Let’s set the stage for looking at this issue: Any reported event that occurs pertaining to how you have paid your debts will show up on your credit report. An event remains on your credit report for 7 years, and a bankruptcy will show up on your credit report for up to 10 years. Another important point is that good credit results from paying what you owe, when it is due. Basically, on-time and in-full. Anything else reduces your credit score.
If you are in financial difficulty, for whatever reason, the chances are that your credit report is already bad or soon will be bad. Since your credit report is probably already substantially impaired, the filing of a bankruptcy case may be the best thing or the only thing that you can do to begin to reestablish your good credit.

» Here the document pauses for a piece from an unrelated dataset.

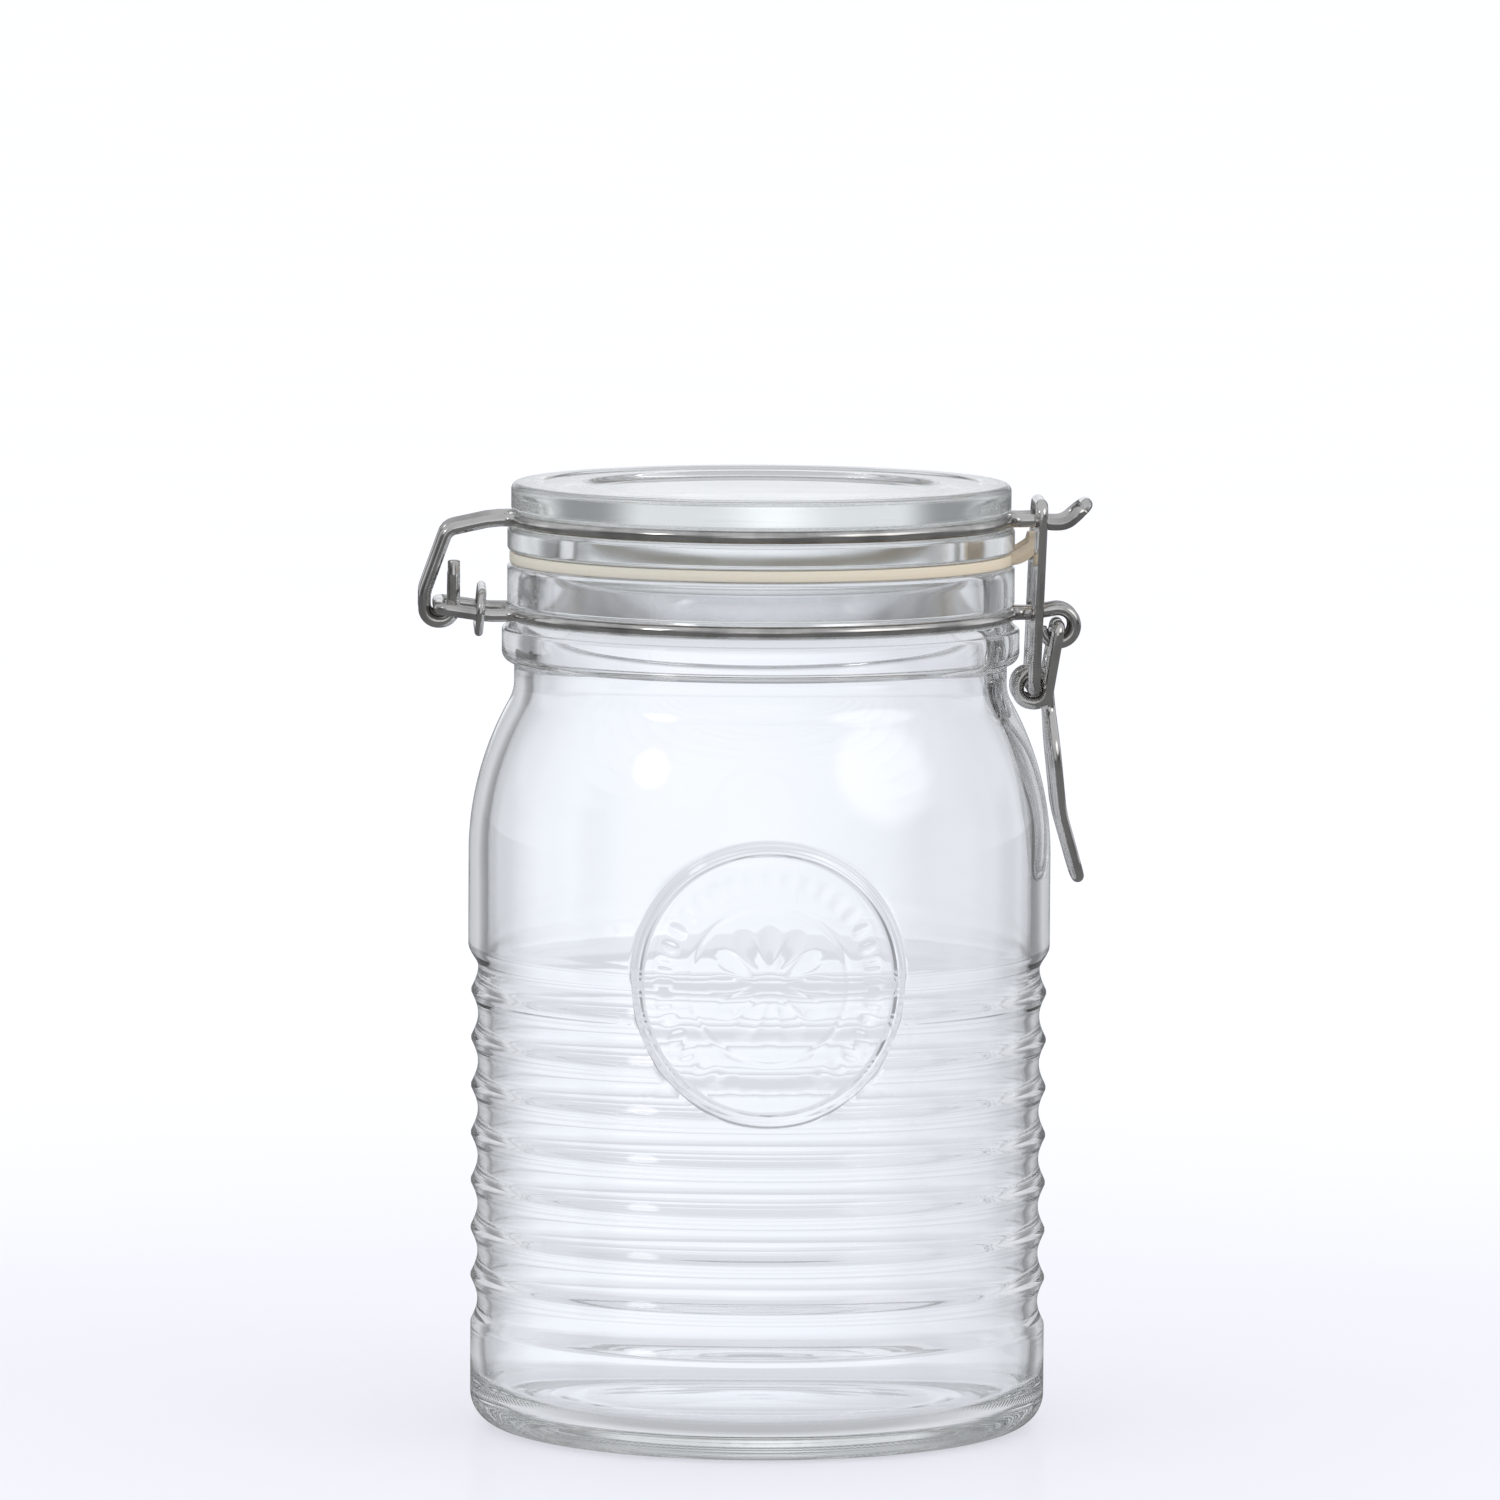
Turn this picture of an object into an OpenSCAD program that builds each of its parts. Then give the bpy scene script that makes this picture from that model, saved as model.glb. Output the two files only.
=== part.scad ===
// Clip-top preserve jar of about one litre: pressed glass jar and lid, rubber
// gasket, and a sprung wire fitting with a hinge on one side and a toggle latch
// on the other. Origin at the centre of the base, Z up, latch towards +X,
// hinge towards -X, medallion towards -Y. Millimetres.

/* [Jar] */
// Height of the glass jar from base to rim
jar_h = 163.5; // [150:0.5:210]
// Diameter of the plain band above the ribs
body_d = 110.1; // [106:0.1:124]
// Thickness of the side wall
wall = 3.6; // [3:0.1:5.6]
// Thickness of the floor at its edge
floor_t = 4.5; // [3.5:0.5:9]
// Height of the dome under the base
punt_h = 2.5; // [1.5:0.5:3]
// Width of the ring that the jar stands on
stand_w = 3.5; // [2.5:0.5:6]
// Radius of the corner between base and side
heel_r = 6; // [4:0.5:8]
// Height of the plain heel below the ribs
heel_h = 18.9; // [14:0.1:26]
// How far the heel and the rib crests lie inside the plain band
rib_inset = 0.6; // [0.2:0.1:1]
// Height of one rib
rib_pitch = 9.07; // [7:0.01:13]
// Depth of the hollow between two rib crests
rib_depth = 1.3; // [0.5:0.1:1.6]
// Width of the flat on each rib crest
rib_crest = 0.4; // [0.2:0.1:1.2]
// Height of the plain band above the ribs, to the nearest whole rib
band_h = 17.1; // [12:0.1:30]
// Height of the shoulder from the plain band to the waist of the neck
shoulder_h = 32.6; // [28:0.1:42]

/* [Neck] */
// Diameter of the rim, the nominal size of the closure
rim_d = 95.8; // [90:0.1:98]
// Height of the rim above the wire groove
rim_h = 7.8; // [6.5:0.1:11]
// Thickness of the rim at the mouth
rim_t = 5.9; // [5:0.1:7.5]
// Depth of the wire groove below the rim diameter
groove_depth = 2.1; // [1.6:0.1:2.6]
// How far the bead under the groove stands out past the rim
bead_out = 1; // [0.4:0.1:1.6]
// Height of the bead
bead_h = 6.8; // [5.5:0.1:8]
// Radius of the bead's round lower edge
bead_round = 2.1; // [1.2:0.1:2.2]
// How far the waist lies inside the rim diameter
waist_in = 1.35; // [0.8:0.05:2]
// Height of the straight waist under the bead
waist_h = 3.7; // [1:0.1:6]
// Radius of the hollow between shoulder and waist
waist_r = 8; // [6:0.5:10]

/* [Medallion] */
// Diameter of the round medallion
medal_d = 53; // [40:0.5:60]
// Height of its centre below the top of the ribs
medal_drop = 1.8; // [0:0.1:8]
// How far its field stands out from the plain band
medal_field = 0.3; // [0.1:0.1:0.8]
// How far its outer rim stands out from the field
medal_rim_h = 0.7; // [0.3:0.1:1]
// Width of the outer rim
medal_rim_w = 2; // [1.4:0.1:3]
// Diameter of the inner rim
medal_inner_d = 31; // [22:0.5:34]
// Width of the inner rim
medal_inner_w = 1.2; // [0.8:0.1:2]
// How far the inner rim stands out from the field
medal_inner_h = 0.3; // [0.2:0.1:0.8]

/* [Gasket] */
// Thickness of the rubber
gasket_t = 2.2; // [1.8:0.1:3.5]
// How far the gasket lies inside the rim diameter
gasket_in = 0.4; // [0.2:0.1:1]
// Gap at each face of the gasket
seal_gap = 0.15; // [0.1:0.05:0.3]
// Width of the pull tab
tab_w = 10; // [6:0.5:12]
// Radius of the tab's upward curl
tab_curl = 3.9; // [3.6:0.1:4.2]
// Height of the tab above its curl
tab_rise = 1; // [0.5:0.1:1.4]

/* [Lid] */
// Height of the glass lid above the gasket
lid_h = 12.8; // [11.5:0.1:16]
// Height of the lower flange
lid_flange_h = 4.6; // [4:0.1:6]
// How far the upper flange lies inside the rim diameter
lid_top_in = 0.7; // [0.3:0.1:1.5]
// Depth of the lid's wire groove below the rim diameter
lid_groove_depth = 2.7; // [2.3:0.1:3.2]
// Diameter of the shallow recess in the top
recess_d = 63; // [40:0.5:76]
// Depth of the recess
recess_depth = 1.3; // [0.6:0.1:2]
// Thickness of the glass at the middle
lid_web = 6; // [4:0.1:7]
// Height of the plug that enters the mouth, below the gasket's seat
plug_h = 5.5; // [4:0.1:7]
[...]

Here are some other points you should consider:
- Consider your credit worthiness rather than your credit history. A lender determines your credit worthiness at the time that you apply for credit. Many people mistakenly believe that their credit report is the only determining factor in this process. Instead, a lender will look at (1) your income; (2) your monthly living expenses; (3) the ratio of your income to the proposed monthly payment in order to determine how much of your income it takes to pay the proposed monthly payment; (4) your total debt; and (5) your payment history on your debts. Your credit report typically provides information as to items 4 and 5 only.
Most people that have a hard time paying their bills would have difficulty showing that they have enough money coming in each month to pay on an additional debt, regardless of what their credit report says. If a lender determines that you do not have enough money to make the proposed monthly payment on the new debt, then you will not be able to get that new debt. Thus, the biggest problem for most people that have a hard time paying their bills is not what their credit report shows, but how much money they have left over each month after all their monthly expenses are paid. REMEMBER THIS: IN THE WORLD OF CREDIT, CASH IS KING!
- Will bankruptcy on your credit report will prevent you from getting any credit? Look in your newspaper and you will likely see ads stating that offer financing to those persons with credit problems. Although everyone’s situation is different, many of my clients get offers of credit after their bankruptcy case is over. We have received in our office several pre-approved credit card offers for clients that have received a discharge in bankruptcy.
Another example of how a bankruptcy can help someone’s financial situation is shown by a former member of my staff. Less than two years after she filed a Chapter 7 bankruptcy, she and her husband were able to purchase a vehicle and a house using credit. There was one downside – the interest rate on her vehicle was 14%, but she was able to get that loan refinanced to a market interest rate after 6 months of on-time payments.
A more recent example comes from one of my clients who obtained credit approval for the purchase of a house at 6.5% interest, due in part to his ability to show 24 months of on-time payments to creditors after the bankruptcy discharge that was issued 2 years earlier. There was one downside – my client had to shop around for lenders, and it was the third lender that approved him for the credit.
So, like I tell my clients, the filing of a bankruptcy will show up on your credit report, but the good thing is that it will show up on your credit report. It will discharge most, if not all, of your debt, and for many people it is a big step toward improving their credit worthiness.